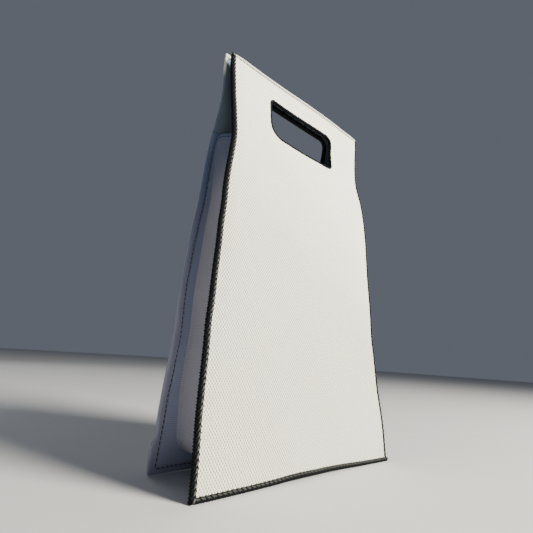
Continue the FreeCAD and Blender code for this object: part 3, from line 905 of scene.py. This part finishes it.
# folded hems at the open tops of the gusset, each with its row of stitches
hem_st = Tubes()
Wh = np.linspace(0.0, 1.0, 34)[None, :]
for side_name, sx in (("left", -1.0), ("right", 1.0)):
    zz = np.array([G_TOP - 4.6, G_TOP - 4.4, G_TOP - 2.6, G_TOP - 1.0, G_TOP - 0.3, G_TOP + 0.05, G_TOP - 0.3, G_TOP - 1.0, G_TOP - 4.4])
    oo = np.array([0.05, 0.5, 0.62, 0.7, 0.5, -0.4, -1.3, -1.5, -1.5])
    hp = np.stack([sx * leg_x(zz), zz], -1)
    hn = np.tile([[sx, 0.0]], (len(zz), 1))
    G = gusset_surface(hp, hn, Wh, oo[:, None])
    m = G.shape[1]
    faces = [(i * m + j, i * m + j + 1, (i + 1) * m + j + 1, (i + 1) * m + j) for i in range(len(zz) - 1) for j in range(m - 1)]
    o = new_object("gusset_hem_cloth_" + side_name, G.reshape(-1, 3), faces, True, 60)
    sc = np.cumsum([0] + list(np.hypot(np.diff(oo), np.diff(zz))))
    uvh = np.stack([np.broadcast_to(Wh[0] * 24, G.shape[:2]), np.broadcast_to(sc[:, None], G.shape[:2])], -1)
    put_uv(o, uvh.reshape(-1, 2) * MM)
    sol = o.modifiers.new("thick", "SOLIDIFY")
    sol.thickness = 0.00035
    sol.offset = 0.0
    with bpy.context.temp_override(object=o, active_object=o, selected_objects=[o]):
        bpy.ops.object.modifier_apply(modifier="thick")
    fix_normals(o)
    paint(o, M_RIM_PAINTED_SHADE)
    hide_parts("gusset_hem_" + side_name)
    gusset_bend(o)
    for out in (0.72, -1.62):
        def place(a, h, out=out, sx=sx):
            z = G_TOP - 3.1
            hh = out + (h if out > 0 else -h)
            return gusset_surface(np.array([[sx * float(leg_x(z)), z]]), np.array([[sx, 0.0]]), np.array([[a / 24.0]]), hh)[0, 0]
        stitches(hem_st, place, 1.0, 23.5, 3.2, 2.5, 0.24, 0.16)
hs = paint(hem_st.make("gusset_hem_lockstitch"), M_LOCK)
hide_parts("gusset_hem_stitching")
gusset_bend(hs)


# ------------------------------------------------------------------ bound edges of the hand hole
def hole_loop(n, grow=0.0):
    """Points (x, z, outward x, outward z) round the hole at even spacing."""
    a, b = HOLE_W / 2 + grow, HOLE_H / 2 + grow
    segs = []
    for sx, sz, a0 in ((1, 1, 0), (-1, 1, 90), (-1, -1, 180), (1, -1, 270)):
        r = HOLE_R[sx, sz] + grow
        cx, cz = sx * (a - r), sz * (b - r)
        for k in range(25):
            t = math.radians(a0 + 90 * k / 24)
            segs.append((cx + r * math.cos(t), cz + r * math.sin(t), math.cos(t), math.sin(t)))
    segs.append(segs[0])
    q = np.array(segs)
    s = np.concatenate([[0], np.cumsum(np.hypot(*np.diff(q[:, :2], axis=0).T))])
    t = np.linspace(0, s[-1], n, endpoint=False)
    out = np.stack([np.interp(t, s, q[:, k]) for k in range(4)], -1)
    l = np.hypot(out[:, 2], out[:, 3])
    out[:, 2] /= l
    out[:, 3] /= l
    return out


for side, body, nd in (("front", "front_flap", "front_handle_edging"), ("back", "back_flap", "back_handle_edging")):
    t = Tubes()
    loop = hole_loop(300)
    for k, (x, z, nx, nz) in enumerate(loop):
        j = rng.normal(0, 1, 4)
        x0, z0 = HOLE_X + x, HOLE_Z + z

        def Q(out_, d, x0=x0, z0=z0, nx=nx, nz=nz, tw=0.0):
            return on_cloth(side, x0 + nx * out_ - nz * tw, z0 + nz * out_ + nx * tw, d)

        f = 1.05 + 0.14 * j[0]
        fi = f if side == "front" else 3.1 + 0.3 * j[0]
        pts = [Q(f, 0.05, tw=-0.25), Q(f * 0.6, -0.22, tw=-0.1), Q(0.05, -0.28), Q(-0.42, 0.1, tw=0.05), Q(-0.5, 0.7, tw=0.1),
               Q(-0.42, D_LIN - 0.1, tw=0.15), Q(0.05, D_LIN + 0.25, tw=0.2), Q(fi * 0.7, D_LIN + 0.2, tw=0.3), Q(fi + 0.2, D_LIN, tw=0.35)]
        t.tube(curve_pts(pts, 13), 0.36 + 0.02 * j[1], 5)
        if k % 9 == 4:                                   # loose fibres
            pts = [Q(-0.4, 0.6), Q(-0.9, 0.5 + 0.3 * j[2], tw=0.3 * j[3]), Q(-1.25, 0.3 + 0.5 * j[2], tw=0.7 * j[3])]
            t.tube(curve_pts(pts, 5), np.linspace(0.11, 0.04, 5), 4)
    o = paint(t.make(side + "_hole_edging"), M_THR)
    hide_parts(nd)
    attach(o, body)


# ------------------------------------------------------------------ hook-and-loop closure
lo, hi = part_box("hook_strip")
SX, SZ0, SZ1 = hi.x / MM, lo.z / MM, hi.z / MM
for side, body, nd in (("front", "front_flap", "hook_strip"), ("back", "back_flap", "loop_strip")):
    xs = np.linspace(-SX, SX, 113)
    zs = np.linspace(SZ0, SZ1, 13)
    X, Z = np.meshgrid(xs, zs)
    edge = np.minimum(np.minimum(X + SX, SX - X), np.minimum(Z - SZ0, SZ1 - Z))
    rise = 0.55 * smooth(0, 1.1, edge)
    A = on_cloth(side, X, Z, D_LIN + 0.35 + rise)
    Bq = on_cloth(side, X, Z, D_LIN + 0.02)
    tape = shell(nd + "_tape", np.stack([X, Z], -1), A, Bq, None, 50)
    paint(tape, M_TAPE)
    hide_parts(nd)
    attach(tape, body)
    t = Tubes()
    if side == "front":
        for zz in np.arange(SZ0 + 1.3, SZ1 - 1.0, 0.95):
            for xx in np.arange(-SX + 1.5, SX - 1.2, 1.25):
                b0 = on_cloth(side, xx, zz, D_LIN + 0.85)
                pts = [b0, b0 + [0, 0.45, 0], b0 + [0.12, 0.75, 0], b0 + [0.36, 0.72, 0.02], b0 + [0.42, 0.5, 0.03]]
                t.tube(np.array(pts), 0.085, 4)
        nm = "closure_hooks"
    else:
        for q in range(760):
            xx, zz = rng.uniform(-SX + 1.5, SX - 1.5), rng.uniform(SZ0 + 1.0, SZ1 - 1.0)
            b0 = on_cloth(side, xx, zz, D_LIN + 0.8)
            th = rng.uniform(0, math.pi)
            w_ = rng.uniform(0.35, 0.6)
            c, s_ = math.cos(th) * w_, math.sin(th) * w_
            pts = [b0 + [-c, 0, -s_], b0 + [-c * 0.9, -0.4, -s_ * 0.9], b0 + [0, -0.75, 0], b0 + [c * 0.9, -0.4, s_ * 0.9], b0 + [c, 0, s_]]
            t.tube(np.array(pts), 0.055, 3)
        nm = "closure_loops"
    o = paint(t.make(nm), M_TAPE)
    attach(o, body)
    st = Tubes()
    for zz in (SZ0 + 1.2, SZ1 - 1.2):
        def place_out(a, h, zz=zz, side=side):
            return on_cloth(side, a, zz, -h)

        def place_in(a, h, zz=zz, side=side):
            return on_cloth(side, a, zz, D_LIN + 0.85 + h)
        stitches(st, place_out, -SX + 1.5, SX - 1.5, 3.0, 2.4, 0.13, 0.02)
        stitches(st, place_in, -SX + 1.5, SX - 1.5, 3.0, 2.4, 0.16, 0.1)
    o = paint(st.make(nd + "_lockstitch"), M_TAPE)
    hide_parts(nd + "_stitching")
    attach(o, body)

# ------------------------------------------------------------------ sheet areas and lengths, worked out and not used further
zq = np.linspace(0, H, 400)
area_f = float(area_under(2 * hw_front(zq), zq) - HOLE_W * HOLE_H) * 1e-6
area_b = float(area_under(2 * hw_back(zq), zq) - HOLE_W * HOLE_H) * 1e-6
len_f = float(np.interp(H, *arc("front"))) * MM
len_b = float(np.interp(H, *arc("back"))) * MM
for o, ar, ln in ((front_cloth, area_f, len_f), (front_lin, area_f, len_f), (back_cloth, area_b, len_b), (back_lin, area_b, len_b)):
    min(ar, 2 * HB * MM * ln)

# ------------------------------------------------------------------ floor, light, camera
bpy.ops.mesh.primitive_plane_add(size=12, location=(0, 0, -0.0016))
floor = bpy.context.object
floor.name = "floor"
fm, nt, bs_ = principled("floor")
fo = node(nt, "ShaderNodeTexCoord").outputs["Object"]
fn = noise(nt, fo, 30.0, 4.0, 0.5)
nt.links.new(mix_color(nt, fn, (0.50, 0.50, 0.495), (0.54, 0.54, 0.535)), bs_.inputs["Base Color"])
bs_.inputs["Roughness"].default_value = 0.7
floor.data.materials.append(fm)


def area_light(name, loc, aim, size, power, color=(1, 1, 1)):
    l = bpy.data.lights.new(name, "AREA")
    l.shape = "DISK"
    l.size = size
    l.energy = power
    l.color = color
    o = bpy.data.objects.new(name, l)
    o.location = loc
    o.rotation_euler = (Vector(aim) - Vector(loc)).to_track_quat("-Z", "Y").to_euler()
    scene.collection.objects.link(o)


area_light("key", (0.62, -1.25, 0.95), (0, 0, 0.14), 0.6, 104, (1.0, 0.957, 0.86))
area_light("fill", (-1.3, -0.2, 0.7), (0, 0, 0.14), 1.2, 0.3, (0.80, 0.87, 1.0))
area_light("rim", (-0.2, 1.3, 0.9), (0, 0, 0.18), 0.9, 4, (0.95, 0.97, 1.0))
world = bpy.data.worlds.new("studio")
scene.world = world
world.use_nodes = True
world.node_tree.nodes["Background"].inputs[0].default_value = (0.74, 0.82, 1.0, 1)
world.node_tree.nodes["Background"].inputs[1].default_value = 0.155

F, CX, CY = 361.5296782670689, 265.65226277290066, 282.771759126238
CAM = (-199.0549864864057, -202.39002660085228, 73.60192948544824)
R = [[0.7499344998063651, -0.6584368424094251, 0.0637116202751351],
     [0.1839833613696177, 0.1150941698331524, -0.9761677390743632],
     [0.6354119677337796, 0.7437837431863669, 0.2074545122005373]]
cam = bpy.data.cameras.new("camera")
cam.sensor_width = 36.0
cam.lens = 36.0 * F / 533.0
cam.shift_x = (266.5 - CX) / 533.0
cam.shift_y = (CY - 266.5) / 533.0
cam.clip_start = 0.01
co = bpy.data.objects.new("camera", cam)
scene.collection.objects.link(co)
m = Matrix.Identity(4)
for i in range(3):
    m[i][0] = R[0][i]
    m[i][1] = -R[1][i]
    m[i][2] = -R[2][i]
    m[i][3] = CAM[i] * MM
co.matrix_world = m
scene.camera = co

○ ○ ○

▶ Task requirements: Please write out exactly the lines from the start of the data through the line that contains "gusset_bend(hs)", both ends included, and nothing else.

▶ Right answer:
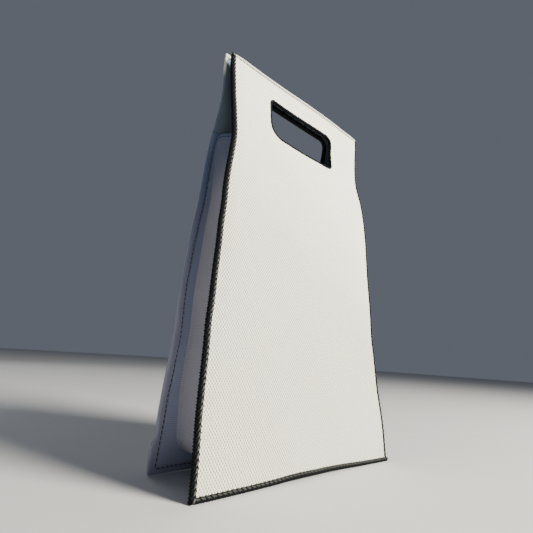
Continue the FreeCAD and Blender code for this object: part 3, from line 905 of scene.py. This part finishes it.
# folded hems at the open tops of the gusset, each with its row of stitches
hem_st = Tubes()
Wh = np.linspace(0.0, 1.0, 34)[None, :]
for side_name, sx in (("left", -1.0), ("right", 1.0)):
    zz = np.array([G_TOP - 4.6, G_TOP - 4.4, G_TOP - 2.6, G_TOP - 1.0, G_TOP - 0.3, G_TOP + 0.05, G_TOP - 0.3, G_TOP - 1.0, G_TOP - 4.4])
    oo = np.array([0.05, 0.5, 0.62, 0.7, 0.5, -0.4, -1.3, -1.5, -1.5])
    hp = np.stack([sx * leg_x(zz), zz], -1)
    hn = np.tile([[sx, 0.0]], (len(zz), 1))
    G = gusset_surface(hp, hn, Wh, oo[:, None])
    m = G.shape[1]
    faces = [(i * m + j, i * m + j + 1, (i + 1) * m + j + 1, (i + 1) * m + j) for i in range(len(zz) - 1) for j in range(m - 1)]
    o = new_object("gusset_hem_cloth_" + side_name, G.reshape(-1, 3), faces, True, 60)
    sc = np.cumsum([0] + list(np.hypot(np.diff(oo), np.diff(zz))))
    uvh = np.stack([np.broadcast_to(Wh[0] * 24, G.shape[:2]), np.broadcast_to(sc[:, None], G.shape[:2])], -1)
    put_uv(o, uvh.reshape(-1, 2) * MM)
    sol = o.modifiers.new("thick", "SOLIDIFY")
    sol.thickness = 0.00035
    sol.offset = 0.0
    with bpy.context.temp_override(object=o, active_object=o, selected_objects=[o]):
        bpy.ops.object.modifier_apply(modifier="thick")
    fix_normals(o)
    paint(o, M_RIM_PAINTED_SHADE)
    hide_parts("gusset_hem_" + side_name)
    gusset_bend(o)
    for out in (0.72, -1.62):
        def place(a, h, out=out, sx=sx):
            z = G_TOP - 3.1
            hh = out + (h if out > 0 else -h)
            return gusset_surface(np.array([[sx * float(leg_x(z)), z]]), np.array([[sx, 0.0]]), np.array([[a / 24.0]]), hh)[0, 0]
        stitches(hem_st, place, 1.0, 23.5, 3.2, 2.5, 0.24, 0.16)
hs = paint(hem_st.make("gusset_hem_lockstitch"), M_LOCK)
hide_parts("gusset_hem_stitching")
gusset_bend(hs)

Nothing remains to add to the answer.